Maurizio Braucci (sceneggiatore, n.d.R.): Non è un caso che ben sei sceneggiatori abbiano lavorato a questo soggetto, similmente a quanto accadeva per i film del neorealismo italiano, che sono entrati nella storia del cinema mondiale. Per entrarci dovevano essere caratterizzati da uno sguardo in grado di riconoscere questioni universali. Per me è stato molto chiaro sin dal lavoro sulla sceneggiatura quello che poi Matteo è andato a verificare nei territori, che il tema che trattavamo era quello degli oppressi, dei perdenti, di coloro che vengono abbandonati a loro stessi come accade nelle periferie e nelle province di tutto il mondo in cui la ricchezza è nelle mani di pochi, temi di questi territori.

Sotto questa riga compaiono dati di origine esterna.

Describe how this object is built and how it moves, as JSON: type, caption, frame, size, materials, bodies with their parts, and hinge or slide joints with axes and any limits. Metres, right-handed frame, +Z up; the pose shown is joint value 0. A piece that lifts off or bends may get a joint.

Se Gomorra verrà visto qui dalla stampa straniera com un film che parla di Napoli o anche dell'Italia, in qualche modo avremo fallito, perché in realtà abbiamo voluto parlare di una parte del mondo che paga un prezzo altissimo, viene criminalizzata e resta per lo più incompresa perché inquadrata in maniera generalista e manichea, quando invece le sue dinamiche vanno comprese, e le reponsabilità vanno affrontate.